Two items now about borrowing, one macro and one micro. In a moment we'll hear what people who watch the bond market make of a phenomenon called an inversion that took place this week; long-term interest rates dropped below short-term rates. But, first: borrowing, as millions of Americans do it with their credit cards. New regulations will drastically increase minimum payments. Robert Manning, who joins us from Rochester, New York, is the author of "Credit Card Nation."

And, Mr. Manning, first of all, what are these new regulations?

Mr. ROBERT MANNING (Author, "Credit Card Nation"): Well, the regulator of national banks, the commissioner of the Office of the Controller of the Currency, is finally enforcing an advisory that was issued two years ago that mandates a doubling of the minimum payment from the traditional 2 percent to 4 percent and, also, a requirement to pay any outstanding fees, such as late or over-limit or cash advance fees, for that specific month.

SIEGEL: What is the ostensible point of these regulations?

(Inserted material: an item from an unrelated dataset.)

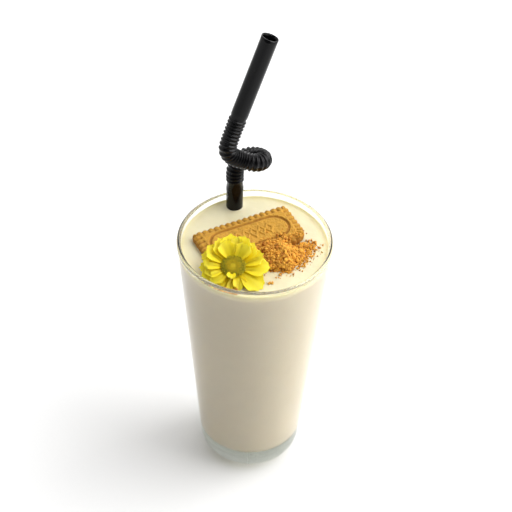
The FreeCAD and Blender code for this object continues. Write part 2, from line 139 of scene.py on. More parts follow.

Mr. MANNING: There's tremendous concern, especially with the increase in interest rates, of what's called negative amortization--that people's payments are less than even the finance charges for this month--and that increasingly banks are marketing to people specifically who can't repay their debts. And as a result, there's a fear of regulators that there's going to be surge in default rates of consumers who really haven't been managing their personal finances well and have been relying on credit cards to make ends meet at the end of the month.

SIEGEL: So, in theory, there's some consumer protection at work here with--to protect one from getting too deep in the hole with a credit card. But it may hurt for those who already are deep in the hole with a credit card.

Mr. MANNING: Well, and that's really the key for people who are making their minimum payments. About one out of seven cardholders--many of them will be forced into bankruptcy by this sharp increase in minimum payments, although there is discretion of the banks to work with consumers in this transitionary period so they do not default.

SIEGEL: I understand the point behind these new regulations, as you've described it. But it's something that seems, while this may be prudent, a little unfair. That is, if I took out a car loan and I understood what the terms of the loan were when I bought the car and then two years into the car loan I suddenly was told, `You have to pay more each month,' I don't think that's right.

Mr. MANNING: Well, you have to understand that this advisory was not intended to help consumers. It was intended to force banks to essentially clean up their underperforming portfolios of people who were making far less than a minimum payment. The regulators are concerned that many banks that are concentrating on risky clients are going to have a disproportionately high charge-off rate. So, in a sense, the average consumer's being penalized by the concern of regulators about the true value of many banks' credit card debt portfolios.

SIEGEL: Just out of curiosity, has any particular lender taken a bad hit with all of those bad credit card debts being taken off their books?

Mr. MANNING: Well, Chase Manhattan Bank took a huge hit in the last quarter. They were quite taken back. Bank of America was one of the first to actually begin to implement this advisory last spring, and they were quite taken back by the number of accounts that just went into default and charge-off status. Keep in mind that under the deregulation of financial services, today the best client is somebody who can never repay their loans. And this is exactly the rock and a hard spot that the banks feared that the regulars are putting a spotlight on--is: When do consumers actually have more than they can afford to repay, and when is it responsible for the banks to actually charge them off as a loss?

SIEGEL: You mean if I'm in up to my eyebrows in debt and strapped, I'm the ideal customer. If I'm a deadbeat, then I'm the worst customer they can have.

Mr. MANNING: Absolutely. And, unfortunately, with this high charge-off rate with the credit card industry, it means that they're going to ultimately squeeze the most financially indebted and distressed consumers with higher interest rates and fees.

SIEGEL: And when do the new regulations actually take effect? In which statement will credit cardholders see these new numbers?

Mr. MANNING: Well, some cardholders have begun to see them and have contacted their credit issuers about making lower payments. Increasingly after the first of the year, consumers can expect to see this new minimum payment taking effect in their January statement.

SIEGEL: Robert Manning, the author of "Credit Card Nation."

Mr. Manning, thank you very much for talking with us.

Mr. MANNING: Been a pleasure to be with you.